Ketika ditanya lebih jauh apakah menjadi kelaziman dari penyidik Bareskrim dlam menerima uang dari pihak tertentu, Irman menolak menanggapi. “Kami tidak bisa menjawab,” katanya.
Mantan Kanit II Keuangan, Perbankan dan Pencucian Uang Bareskrim Mabes Polri ini didakwa memperkaya diri dengan menyalagunakan kewenangan selaku jabatannya seperti diatur dalam pasal 12 huruf b UU No20/2001 tentang Perubahan UU No 31/1999 tentang Pemberantasan Tindak Pidana Korupsi jo pasal 65 ayat (1) KUHPidana dan pasal 11 UU No20/2001 tentang Perubahan UU No31/1999 jo pasal 65 ayat (1) KUHPidana.
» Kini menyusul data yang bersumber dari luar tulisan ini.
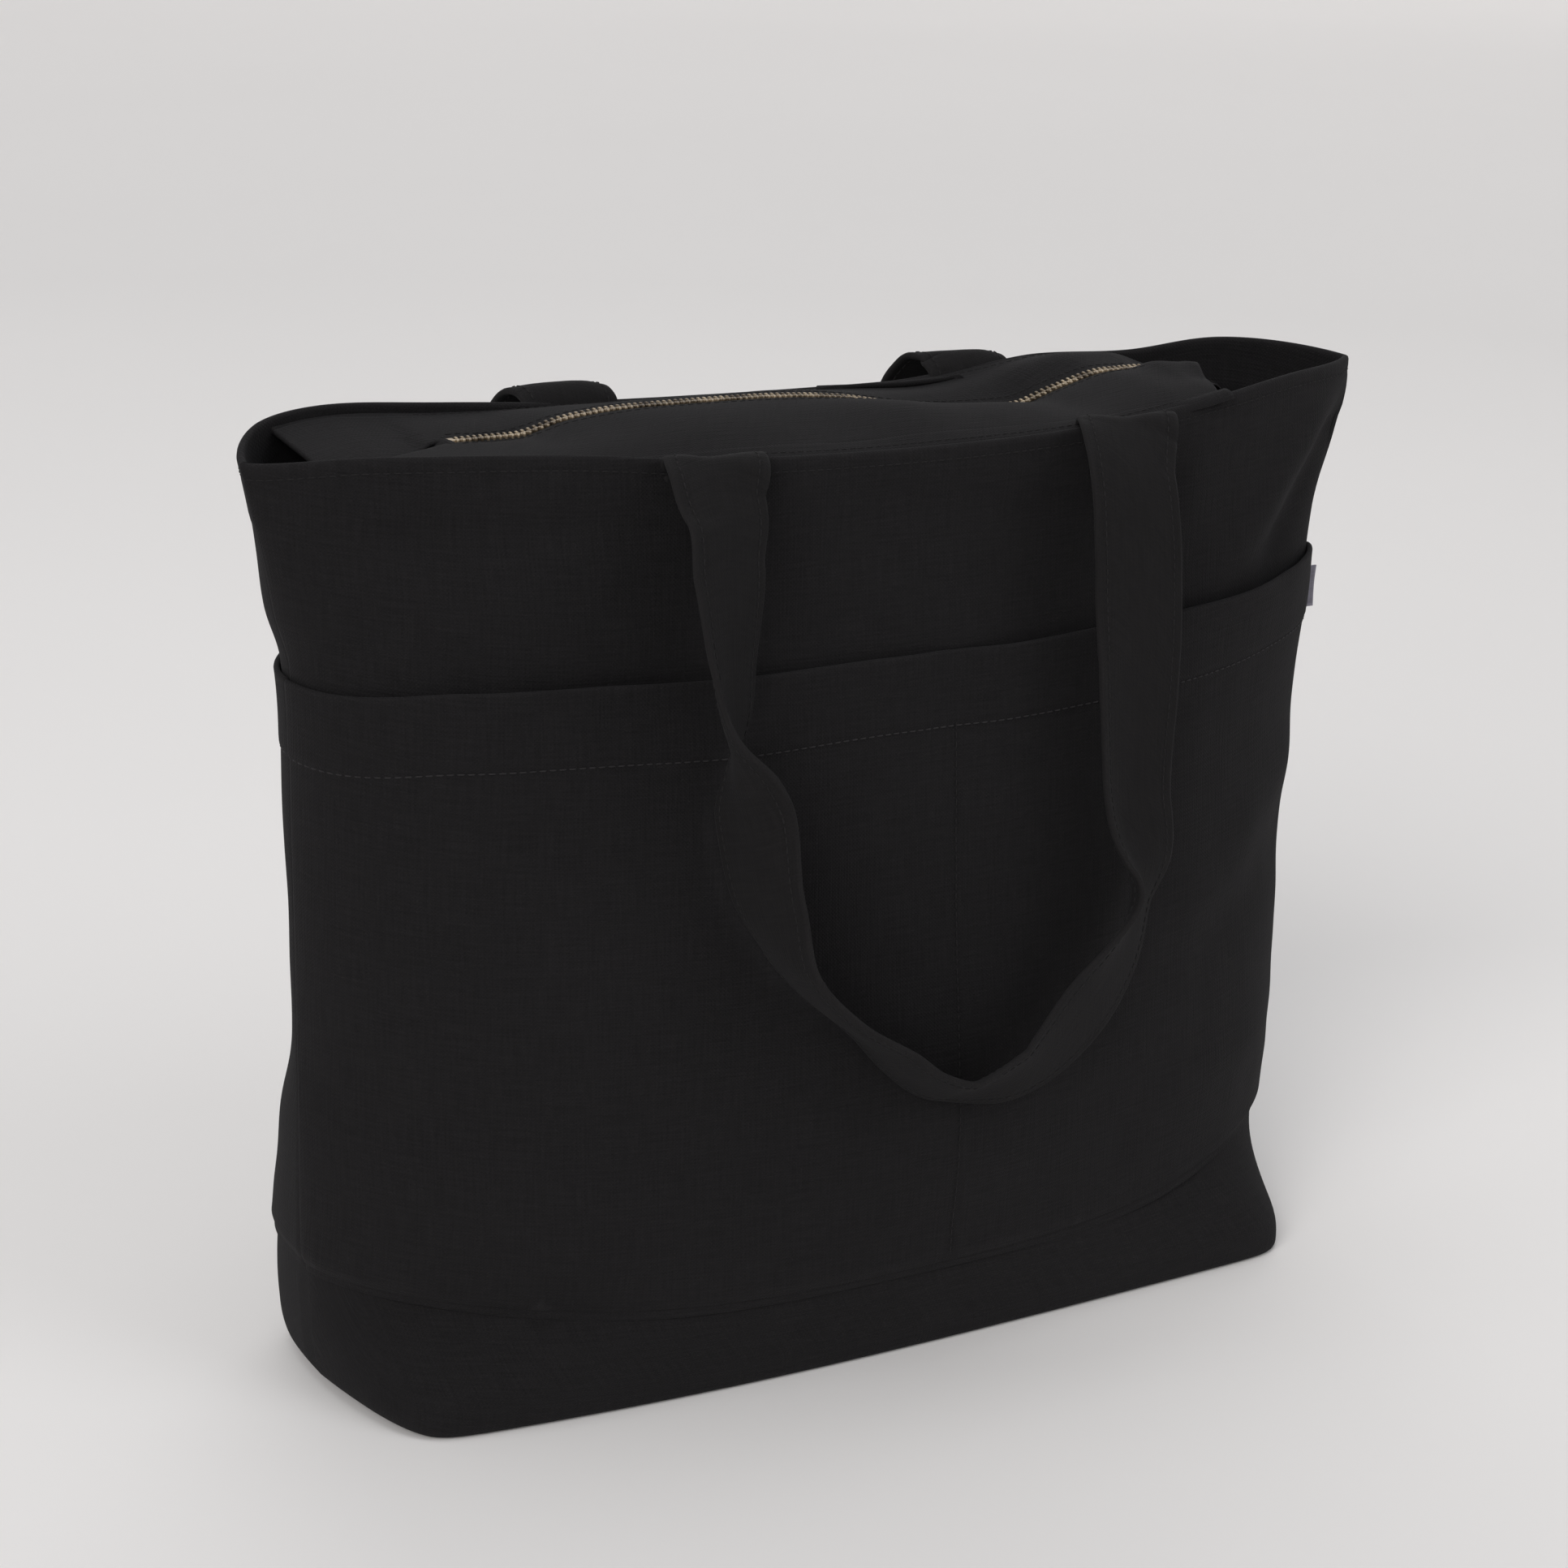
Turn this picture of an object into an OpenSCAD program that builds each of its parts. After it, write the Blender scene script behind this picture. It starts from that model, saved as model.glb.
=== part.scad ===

Sedangkan tentang penerimaan uang Rp1,451 miliar hasil penjualan tanah ke rekening pribadinya, Irman membeberkan uang Rp1 miliar dari jumlah itu dikirim kembali ke BNI sebagai dana pemulihan. Sedangkan, Rp50 juta dan Rp76 juta belakangan diserahkan ke BNI dengan disaksikan Jeffrey Baso (mantan suami Maria Pauline, sekarang status tersangka).
“Sisanya sekitar Rp250 juta, saya laporkan ke Direktur (Direktur II Ekonomi Khusus Brigjen Pol Samuel Ismoko-red), dan saya serahkan dua kali, masing-masing Rp 100 juta dan Rp150 juta,” kata Irman memerinci.
Irman menjelaskan dana tersebut di antaranya digunakan saat pelaksanaan tarawih bersama Bareskrim Mabes Polri sebesar Rp25 juta. “Direktur tidak meminta, hanya mengatakan; `Kita mau ada acara ini`,” kata Irman mengutip pembicaraannya dengan Ismoko kala itu.
Pada persidangan itu, Irman mengaku tidak mengetahui perihal tiga amplop masing-masing senilai 10 ribu dolar AS oleh bawahannya, Siti Komalasari. “Saya selalu melapor pada atasan setiap menerima dana,” katanya.
Selain itu, Irman juga membantah pernah menerima uang 350 ribu dolar AS dari Dicky Iskandardinata (saat ini terdakwa dalam kasus korupsi dan pencucian uang-red) sebagai imbalan atas tidak mengungkap aliran dana pada PT Magna Agung (anak perusahaan PT Gramarindo) seperti yang dituduhkan Jaksa Penuntut Umum.
Tentang bukti copi dua kuitansi yang masing-masing bertuliskan untuk Bareskrim dan Trunojoyo I dari PT Broccolin International (perusahaan Dicky) untuk biaya administrasi kepolisian masing-masing sebesar Rp8,5 miliar dan Rp7 miliar, Irman mengaku tidak pernah melihatnya.
“Saya baru melihat dua kuitansi dengan nilai sama saat diperiksa penyidik,” kata pria yang memulai karirnya di Kepolisian sejak tahun 1975 itu. Ia mengaku tidak tahu ditujukan kepada atau diterima oleh siapa.
Majelis Hakim yang diketuai Yohannes E Binti memberikan kesempatan pada tim Penuntut Umum untuk menyiapkan surat tuntutan pidana terhadap terdakwa Irman untuk dibacakan pada sidang berikutnya, Selasa, 6 Juni.